When parents release the expectation that everyone must enjoy the outing in the same way, it becomes easier to notice what actually worked.
Frequently Asked Questions
Q: What kinds of outings work best for children with different energy levels?
A: Outings with several ways to participate, easy rest areas, flexible timing, and optional activities usually work better than plans that require everyone to move at one pace.
Q: How long should a family outing last?
A: There is no single ideal length. A shorter core plan with the option to stay longer often works better than committing the family to a long day in advance.
Q: What should parents do when one child wants to leave and another wants to stay?
A: Parents can try a planned rest, a short optional extension, or a brief split between adults when supervision and the setting allow it.

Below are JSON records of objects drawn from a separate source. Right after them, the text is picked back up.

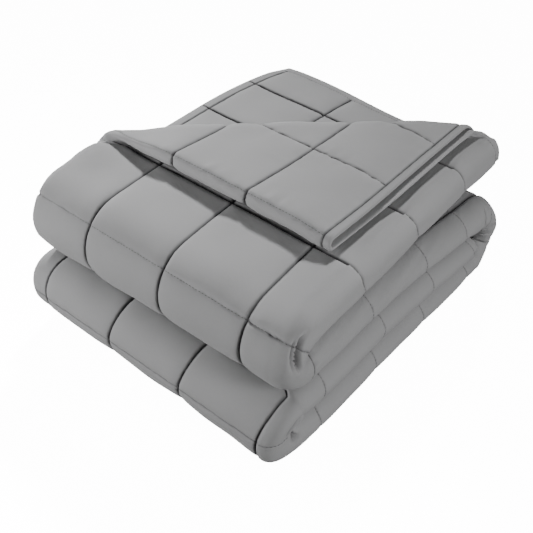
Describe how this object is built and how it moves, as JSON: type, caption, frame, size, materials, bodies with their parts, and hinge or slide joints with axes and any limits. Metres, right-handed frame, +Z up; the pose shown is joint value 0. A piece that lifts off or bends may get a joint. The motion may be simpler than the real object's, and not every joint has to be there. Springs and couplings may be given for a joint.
{
  "type": "weighted blanket, folded",
  "caption": "Grey quilted weighted blanket, folded into a square pile with one corner of its top layers turned over.",
  "frame": {"origin": "on the floor, under the middle of the pile's box", "axes": "+Z up; +Y from the side with the two round folds to the far side with the large round fold; +X towards the side where the strip's own fold shows as stacked puffs"},
  "size_m": [0.3986, 0.5124, 0.227],
  "materials": {
    "cloth": "matte"
  },
  "bodies": {
    "root": {"blanket": "cloth"}
  },
  "joints": []
}
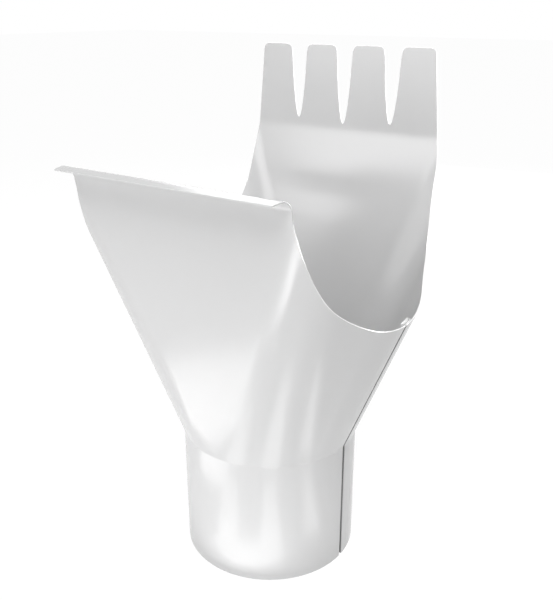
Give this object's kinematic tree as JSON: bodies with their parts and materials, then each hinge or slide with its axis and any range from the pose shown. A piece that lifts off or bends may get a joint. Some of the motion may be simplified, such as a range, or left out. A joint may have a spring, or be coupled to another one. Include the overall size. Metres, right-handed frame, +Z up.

Q: How can active children handle quiet parts of an outing?
A: Small movement breaks, useful roles, clear previews, and simple tasks can help active children stay involved during slower parts of the day.
Q: Is it okay to leave before completing the full plan?
A: Yes. Leaving before exhaustion or conflict takes over can protect the positive parts of the outing and make future family activities easier.
Key Takeaway
Family outings work better when children are not expected to match one another’s energy. Flexible destinations, shorter core plans, planned rest, movement breaks, and realistic stopping points allow each child to participate more comfortably. The goal is not to make everyone experience the day in the same way, but to create enough flexibility that the family can enjoy being together.